Hard and soft ground
In etching, the plate is first covered by a wax ground. It is this “resist” which protects the plate from the acid. Removing this covering with a needle will expose the underlying plate surface to the acid. Mistakes can be corrected by painting over with “Stop out” varnish. This is a liquid version of the wax ground. Ground usually comes in the form of a wax ball which is melted onto the heated plate and then spread evenly and thinly with a roller. The Ground can either be hard – for fine, precise lines or soft. With soft ground the wax doesn’t set; any textured object pressed into it will pull the wax off when removed, exposing the plate. Placing paper over soft ground and drawing on it will create marks similar to a hard pencil.
APPLYING THE GROUND
The wax ground melts onto the heated plate and is then rolled as evenly and as thinly as possible across the surface of the plate. I the wax starts sticking to the roller the plate can be reheated ,taking care to stop if the wax starts smoking as this will burn the ground and allow the acid through.
Hard Ground; Smoking the plate
This only applies to hard ground. Smoking darkens the wax ground to a black finish by letting it absorb carbon from a bundle of burning tapers. It isn’t strictly necessary and many people simply go with the plain ground. The lines can however be difficult to see as the plain ground is a rich honey colour against the bare copper of the drawn marks. Unfortunately the mistake many people make to counter this is to make the ground too thick, which causes it to chip and make for rougher lines.

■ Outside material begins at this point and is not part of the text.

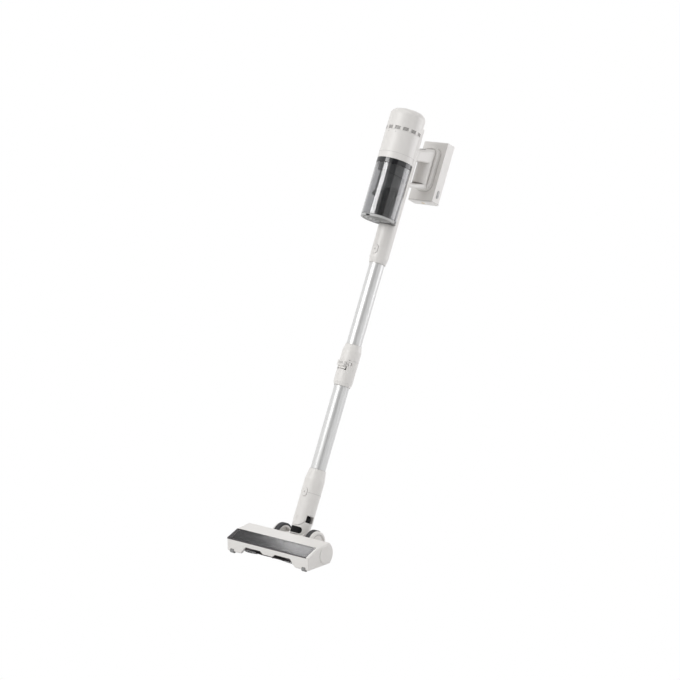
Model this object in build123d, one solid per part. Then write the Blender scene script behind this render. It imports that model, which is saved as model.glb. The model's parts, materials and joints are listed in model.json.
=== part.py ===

Smoking involves clamping the plate on one edge with a pair of swan necked adjustable pliers (protect the surface of the plate with a small piece of folded card) and holding it above your head with the grounded surface facing down. This should be done before the plate has cooled entirely. Gently smoke the ground with a burning bundle of tapers
(about 10 bound spirally from the bottom with masking tape) so that the carbon softens the wax and is absorbed into it. Start further away from the plate and as the ground starts appearing shiny brush the tip of the flame (about an inch above the visible flame) across the plate in a systematic pattern. This will take a bit of practice but the plate should cool to a uniform semi mat finish. I harden the wax at this point by running it under a cold tap. Any powdery carbon on the surface can be gently rubbed away with an orange polishing duster.
Watchbell Street, Rye
Smoked Hard ground plate with drawn marks clearly visible., The varnished over (stopped out) patch where clamp was applied to hold the plate upside down for smoking, can be seen just down from the top right corner
Examine carefully for any specks of copper showing through as THESE WILL BE BITTEN! The surface can now be drawn on using a variety of instruments. I have used an old dart with a pencil screwed into the barrel and presently use a sewing needle threaded through a propelling pencil instead of leads!
END OF THE LINE
St Pancras station clock tower rises above washing hanging out to dry on washing lines strung across the courtyard of Midhope House on the Hillview estate in Kings Cross in the 1980s. One of a series of large (12 inch x 16 inch -big for an etching) copper plate etchings created in the late 1980s – 1990s.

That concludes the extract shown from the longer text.